A team of researchers performed an emergy assessment on four partial substitutes for fishmeal – dried microalgae biomass from Tetraselmis suecica and Tisochrysis lutea, insect meal from Hermetia illucens larvae and poultry by-product meal – and compared them with the findings of a previously published Life Cycle Assessment (LCA) on the same topic. 

By quantifying their degree of dependence on natural resources, the research offers a complementary perspective to that of LCA, obtaining a complete picture on the sustainability of the four production systems. 

First, the results reveal that insect meal has the highest environmental efficiency in terms of total emergy per unit of product, followed by poultry by-product meal.

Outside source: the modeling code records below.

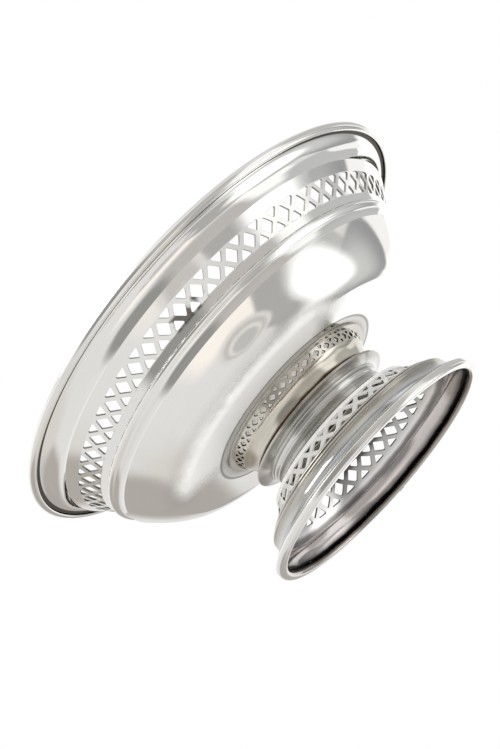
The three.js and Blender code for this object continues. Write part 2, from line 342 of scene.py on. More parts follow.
def hole_outline(corners, rounding):
    """A hole's outline with rounded corners, and the unit vectors that point from it into the metal."""
    points, normals, _ = rounded(corners, rounding, True, HOLE_CORNER_STEPS)
    outline, ways = [], []
    for i, (point, way) in enumerate(zip(points, normals)):
        after = (i + 1) % len(points)
        straight = np.allclose(way, normals[after])
        pieces = math.ceil(math.dist(point, points[after]) / HOLE_STEP) if straight else 1
        outline += [point + (points[after] - point) * k / pieces for k in range(pieces)]
        ways += [way] * pieces
    return np.array(outline), np.array(ways)


def inside(point, outline):
    """Whether a point lies in a convex outline that runs anticlockwise."""
    along = np.roll(outline, -1, 0) - outline
    away = point - outline
    return bool(np.all(along[:, 0] * away[:, 1] > along[:, 1] * away[:, 0]))


def lattice_period(lattice, pitch, slant):
    """One period of a lattice, laid flat and centred on a crossing: its holes as outlines with normals,
    and the points and triangles of the metal, which ends halfway across a diamond on each side."""
    wide, high = (size / 2 for size in lattice.diamond)
    base, rise = lattice.triangle[0] / 2, lattice.triangle[1]
    low, top = lattice.border, slant - lattice.border
    holes = [hole_outline(corners, lattice.rounding) for corners in (
        [(-base, low), (base, low), (0, low + rise)],
        [(0, top - rise), (base, top), (-base, top)],
        [(pitch / 2 - wide, slant / 2), (pitch / 2, slant / 2 - high),
         (pitch / 2 + wide, slant / 2), (pitch / 2, slant / 2 + high)],
    )]
    edges = [outline + HOLE_EDGE_ROUNDING * ways for outline, ways in holes]
    half = edges[2][edges[2][:, 0] < pitch / 2 + WELD]
    half = half[np.argsort(half[:, 1])]
    across = np.linspace(-0.5, 0.5, lattice.steps + 1) * pitch
    loops, points = [], []
    for line, ring in ((edges[0], True), (edges[1], True), (half, False), (half * (-1, 1), False)):
        start = len(points)
        points += line.tolist()
        loops += [(start + i, start + i + 1) for i in range(len(line) - 1)]
        if ring:
            loops.append((len(points) - 1, start))
    points += [(x, y) for x in across for y in (0, slant)]
    vectors = [Vector(p) * CDT_SCALE for p in points]
    found, _, triangles, *_ = delaunay_2d_cdt(vectors, loops, [], 0, CDT_SCALE * WELD / 10)
    flat = np.array([tuple(v / CDT_SCALE) for v in found])
    voids = [*edges, edges[2] - (pitch, 0)]
    metal = [tuple(t) for t in triangles if not any(inside(flat[list(t)].mean(0), hole) for hole in voids)]
    return holes, flat, metal


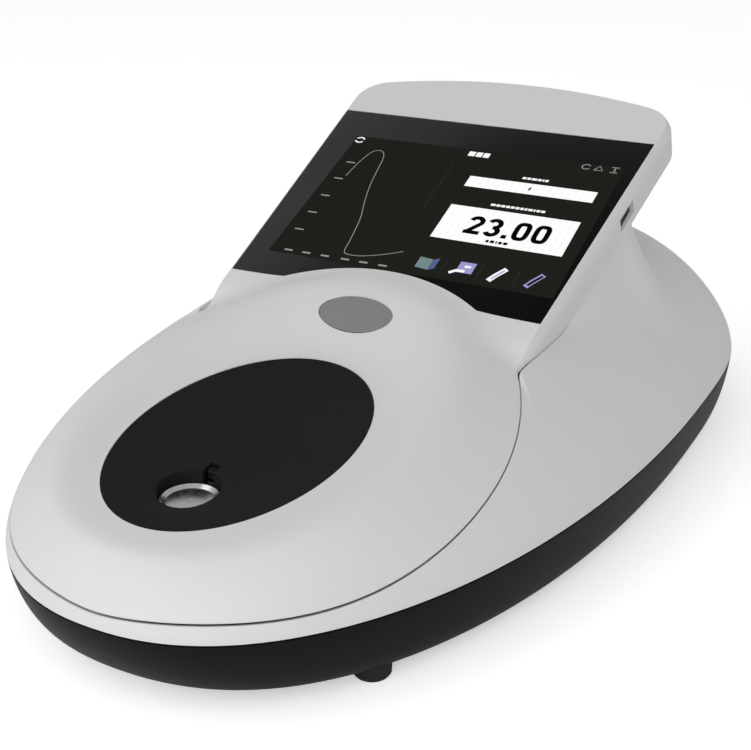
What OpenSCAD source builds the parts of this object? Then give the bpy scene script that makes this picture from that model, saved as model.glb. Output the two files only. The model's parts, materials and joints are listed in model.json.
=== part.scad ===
/* [Casing outline] */
// Width of main shell beside the front cover, at the casing's widest line
shell_beside = 29; // [27:0.5:31]
// Length from the widest point to the nose
nose_len = 231.5; // [220:0.5:245]
// Length from the widest point to the tail
tail_len = 121.5; // [112:0.5:132]
// Roundness of the nose in plan, 2 is an ellipse
nose_power = 2.2; // [2:0.1:2.4]
// Squareness of the tail in plan
tail_power = 3; // [2.6:0.1:3.4]

/* [Casing height] */
// Height of the rubber feet
foot_h = 6; // [4:0.5:9]
// Height of the black tray above the feet
tray_h = 23; // [20:0.5:27]
// Height of the dome over the tray at the widest point
dome_mid_h = 50.7; // [47:0.1:54]
// Height that the dome profile aims for at the nose
dome_nose_h = 91.4; // [84:0.1:98]
// Height that the dome profile aims for at the tail
dome_tail_h = 98.2; // [90:0.1:106]
// Wall of the moulded casings
wall = 2.4; // [2:0.1:2.8]
// Gap along the parting lines
parting = 0.3; // [0.2:0.05:0.5]

/* [Front cover] */
// Reach of the oval front cover beyond the glass's lower corners
pod_beyond = 15.3; // [13:0.1:18]
// Length of the front cover forward of its middle
pod_front = 95; // [92:0.5:98]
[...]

The two closed microalgae cultivation systems are penalized by low productivity, combined with a high quantity of seawater imported. 

Second, several critical aspects are highlighted by the five emergy-based indicators. In brief, all systems appear to be based on intensive industrial processes, with the imported inputs from the economy representing 99% of total emergy flow (high level of ecosystem stress). Since local renewable inputs are not significantly exploited, higher levels of production amplify the ratio between these resources and the inputs imported from the outer economies (no economies of scale are observed). 

Finally, the comparison with LCA results reveals in the two microalgae systems, the high emergy contribution from seawater versus the high impacts of carbon dioxide and energy needs and in the insect meal system, the high emergy share represented by human labor and energy needs. 

Check out the study here.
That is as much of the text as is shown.